─── ENTRIES SUPPLIED ───
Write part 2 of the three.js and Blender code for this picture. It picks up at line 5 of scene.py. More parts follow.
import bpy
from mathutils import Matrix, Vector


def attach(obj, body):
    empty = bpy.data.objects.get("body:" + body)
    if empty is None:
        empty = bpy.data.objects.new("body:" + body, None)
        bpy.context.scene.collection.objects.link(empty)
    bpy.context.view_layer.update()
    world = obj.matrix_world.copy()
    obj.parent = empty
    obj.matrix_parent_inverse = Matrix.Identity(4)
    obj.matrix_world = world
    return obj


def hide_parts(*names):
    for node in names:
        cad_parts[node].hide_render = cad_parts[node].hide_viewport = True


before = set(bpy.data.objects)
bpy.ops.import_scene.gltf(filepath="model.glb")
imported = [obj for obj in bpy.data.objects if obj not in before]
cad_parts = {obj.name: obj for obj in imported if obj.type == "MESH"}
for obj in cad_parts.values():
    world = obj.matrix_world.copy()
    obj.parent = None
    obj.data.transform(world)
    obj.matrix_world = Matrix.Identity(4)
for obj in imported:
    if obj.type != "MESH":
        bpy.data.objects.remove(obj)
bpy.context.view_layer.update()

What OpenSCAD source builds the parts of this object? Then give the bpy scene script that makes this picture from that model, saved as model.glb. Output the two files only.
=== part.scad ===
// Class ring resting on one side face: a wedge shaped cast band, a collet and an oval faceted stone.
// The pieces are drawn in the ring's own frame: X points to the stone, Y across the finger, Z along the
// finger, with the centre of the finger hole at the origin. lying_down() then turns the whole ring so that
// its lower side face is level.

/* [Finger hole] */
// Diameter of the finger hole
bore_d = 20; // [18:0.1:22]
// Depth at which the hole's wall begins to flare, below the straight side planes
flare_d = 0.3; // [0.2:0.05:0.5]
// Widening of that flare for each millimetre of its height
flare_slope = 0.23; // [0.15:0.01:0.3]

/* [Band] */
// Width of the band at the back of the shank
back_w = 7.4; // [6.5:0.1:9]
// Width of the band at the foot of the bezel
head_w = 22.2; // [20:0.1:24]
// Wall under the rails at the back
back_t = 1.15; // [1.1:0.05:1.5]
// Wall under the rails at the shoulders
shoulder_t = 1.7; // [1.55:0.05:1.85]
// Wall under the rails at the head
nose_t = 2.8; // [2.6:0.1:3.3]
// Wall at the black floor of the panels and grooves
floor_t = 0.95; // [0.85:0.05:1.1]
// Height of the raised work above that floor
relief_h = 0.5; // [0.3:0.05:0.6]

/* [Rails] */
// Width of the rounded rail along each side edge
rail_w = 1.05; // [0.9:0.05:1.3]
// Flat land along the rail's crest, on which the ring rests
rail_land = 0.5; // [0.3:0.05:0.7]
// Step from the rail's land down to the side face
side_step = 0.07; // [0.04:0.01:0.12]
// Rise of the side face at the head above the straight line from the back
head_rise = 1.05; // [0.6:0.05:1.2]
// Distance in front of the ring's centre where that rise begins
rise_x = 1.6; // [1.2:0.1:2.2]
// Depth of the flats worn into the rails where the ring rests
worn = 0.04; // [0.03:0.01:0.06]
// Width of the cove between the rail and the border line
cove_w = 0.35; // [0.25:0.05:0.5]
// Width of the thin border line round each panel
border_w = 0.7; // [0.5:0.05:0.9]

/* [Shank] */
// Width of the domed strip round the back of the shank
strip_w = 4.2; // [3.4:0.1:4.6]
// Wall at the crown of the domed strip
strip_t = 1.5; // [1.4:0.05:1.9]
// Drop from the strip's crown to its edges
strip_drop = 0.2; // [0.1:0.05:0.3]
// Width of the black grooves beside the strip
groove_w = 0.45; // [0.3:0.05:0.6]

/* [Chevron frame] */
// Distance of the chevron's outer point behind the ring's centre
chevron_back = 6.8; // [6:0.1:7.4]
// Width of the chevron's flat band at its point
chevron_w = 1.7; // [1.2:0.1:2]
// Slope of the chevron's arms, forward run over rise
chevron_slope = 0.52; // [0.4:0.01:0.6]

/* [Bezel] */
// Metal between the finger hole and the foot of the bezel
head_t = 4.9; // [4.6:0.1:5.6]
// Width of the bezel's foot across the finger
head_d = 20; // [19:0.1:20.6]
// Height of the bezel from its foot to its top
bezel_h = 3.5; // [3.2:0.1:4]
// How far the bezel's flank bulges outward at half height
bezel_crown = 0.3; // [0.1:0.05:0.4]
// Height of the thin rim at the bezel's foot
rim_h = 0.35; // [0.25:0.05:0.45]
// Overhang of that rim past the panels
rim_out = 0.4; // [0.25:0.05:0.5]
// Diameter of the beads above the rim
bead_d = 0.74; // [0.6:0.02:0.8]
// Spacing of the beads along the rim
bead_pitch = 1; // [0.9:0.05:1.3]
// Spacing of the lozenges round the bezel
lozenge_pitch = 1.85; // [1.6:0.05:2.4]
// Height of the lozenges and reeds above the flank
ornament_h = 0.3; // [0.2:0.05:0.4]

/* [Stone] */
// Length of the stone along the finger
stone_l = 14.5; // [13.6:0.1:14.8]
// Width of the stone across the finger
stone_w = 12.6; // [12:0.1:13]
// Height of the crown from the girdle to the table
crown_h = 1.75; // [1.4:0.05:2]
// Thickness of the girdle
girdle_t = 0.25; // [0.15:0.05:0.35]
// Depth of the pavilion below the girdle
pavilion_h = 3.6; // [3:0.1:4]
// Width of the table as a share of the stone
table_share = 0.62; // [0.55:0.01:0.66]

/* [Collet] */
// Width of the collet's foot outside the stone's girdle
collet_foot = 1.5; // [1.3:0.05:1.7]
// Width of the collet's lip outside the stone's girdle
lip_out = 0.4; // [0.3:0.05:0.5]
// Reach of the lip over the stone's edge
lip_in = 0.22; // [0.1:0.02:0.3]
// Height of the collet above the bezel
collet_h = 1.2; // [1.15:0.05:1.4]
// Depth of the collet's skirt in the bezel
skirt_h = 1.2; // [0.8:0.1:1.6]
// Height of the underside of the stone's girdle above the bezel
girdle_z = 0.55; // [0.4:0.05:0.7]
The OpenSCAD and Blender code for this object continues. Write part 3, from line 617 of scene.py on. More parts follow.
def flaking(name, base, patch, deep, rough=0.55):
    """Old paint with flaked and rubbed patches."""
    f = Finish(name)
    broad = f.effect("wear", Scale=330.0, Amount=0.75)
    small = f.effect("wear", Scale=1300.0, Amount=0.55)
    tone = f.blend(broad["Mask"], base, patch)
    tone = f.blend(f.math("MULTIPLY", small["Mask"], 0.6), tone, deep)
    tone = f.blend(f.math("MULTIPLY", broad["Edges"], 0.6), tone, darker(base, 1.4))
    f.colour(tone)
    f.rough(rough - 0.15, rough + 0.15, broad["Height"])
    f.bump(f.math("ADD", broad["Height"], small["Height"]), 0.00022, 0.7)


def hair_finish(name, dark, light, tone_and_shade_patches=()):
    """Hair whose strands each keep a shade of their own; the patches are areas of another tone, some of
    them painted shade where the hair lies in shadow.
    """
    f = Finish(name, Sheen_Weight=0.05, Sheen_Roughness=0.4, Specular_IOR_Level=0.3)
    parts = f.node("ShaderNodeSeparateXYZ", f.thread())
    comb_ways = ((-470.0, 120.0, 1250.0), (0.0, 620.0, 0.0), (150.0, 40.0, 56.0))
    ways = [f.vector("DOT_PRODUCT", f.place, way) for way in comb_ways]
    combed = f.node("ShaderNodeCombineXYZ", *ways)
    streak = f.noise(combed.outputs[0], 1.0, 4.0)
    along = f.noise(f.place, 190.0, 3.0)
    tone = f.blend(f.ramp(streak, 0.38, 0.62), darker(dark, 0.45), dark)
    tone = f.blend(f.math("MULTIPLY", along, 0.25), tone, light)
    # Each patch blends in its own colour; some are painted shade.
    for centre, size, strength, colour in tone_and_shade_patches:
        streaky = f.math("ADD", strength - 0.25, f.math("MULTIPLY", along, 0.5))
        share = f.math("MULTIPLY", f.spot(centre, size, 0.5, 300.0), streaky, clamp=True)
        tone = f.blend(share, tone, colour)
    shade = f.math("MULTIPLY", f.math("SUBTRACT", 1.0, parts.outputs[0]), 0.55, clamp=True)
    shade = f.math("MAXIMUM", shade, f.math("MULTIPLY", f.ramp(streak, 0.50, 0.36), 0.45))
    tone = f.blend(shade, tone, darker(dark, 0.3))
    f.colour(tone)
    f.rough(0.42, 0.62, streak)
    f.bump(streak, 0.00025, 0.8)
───
The lines to be given again exactly are those from the one containing "imported = [obj" up to and including the one containing "relief_h = 0.5; // [0.3:0.05:0.6]".

imported = [obj for obj in bpy.data.objects if obj not in before]
cad_parts = {obj.name: obj for obj in imported if obj.type == "MESH"}
for obj in cad_parts.values():
    world = obj.matrix_world.copy()
    obj.parent = None
    obj.data.transform(world)
    obj.matrix_world = Matrix.Identity(4)
for obj in imported:
    if obj.type != "MESH":
        bpy.data.objects.remove(obj)
bpy.context.view_layer.update()

What OpenSCAD source builds the parts of this object? Then give the bpy scene script that makes this picture from that model, saved as model.glb. Output the two files only.
=== part.scad ===
// Class ring resting on one side face: a wedge shaped cast band, a collet and an oval faceted stone.
// The pieces are drawn in the ring's own frame: X points to the stone, Y across the finger, Z along the
// finger, with the centre of the finger hole at the origin. lying_down() then turns the whole ring so that
// its lower side face is level.

/* [Finger hole] */
// Diameter of the finger hole
bore_d = 20; // [18:0.1:22]
// Depth at which the hole's wall begins to flare, below the straight side planes
flare_d = 0.3; // [0.2:0.05:0.5]
// Widening of that flare for each millimetre of its height
flare_slope = 0.23; // [0.15:0.01:0.3]

/* [Band] */
// Width of the band at the back of the shank
back_w = 7.4; // [6.5:0.1:9]
// Width of the band at the foot of the bezel
head_w = 22.2; // [20:0.1:24]
// Wall under the rails at the back
back_t = 1.15; // [1.1:0.05:1.5]
// Wall under the rails at the shoulders
shoulder_t = 1.7; // [1.55:0.05:1.85]
// Wall under the rails at the head
nose_t = 2.8; // [2.6:0.1:3.3]
// Wall at the black floor of the panels and grooves
floor_t = 0.95; // [0.85:0.05:1.1]
// Height of the raised work above that floor
relief_h = 0.5; // [0.3:0.05:0.6]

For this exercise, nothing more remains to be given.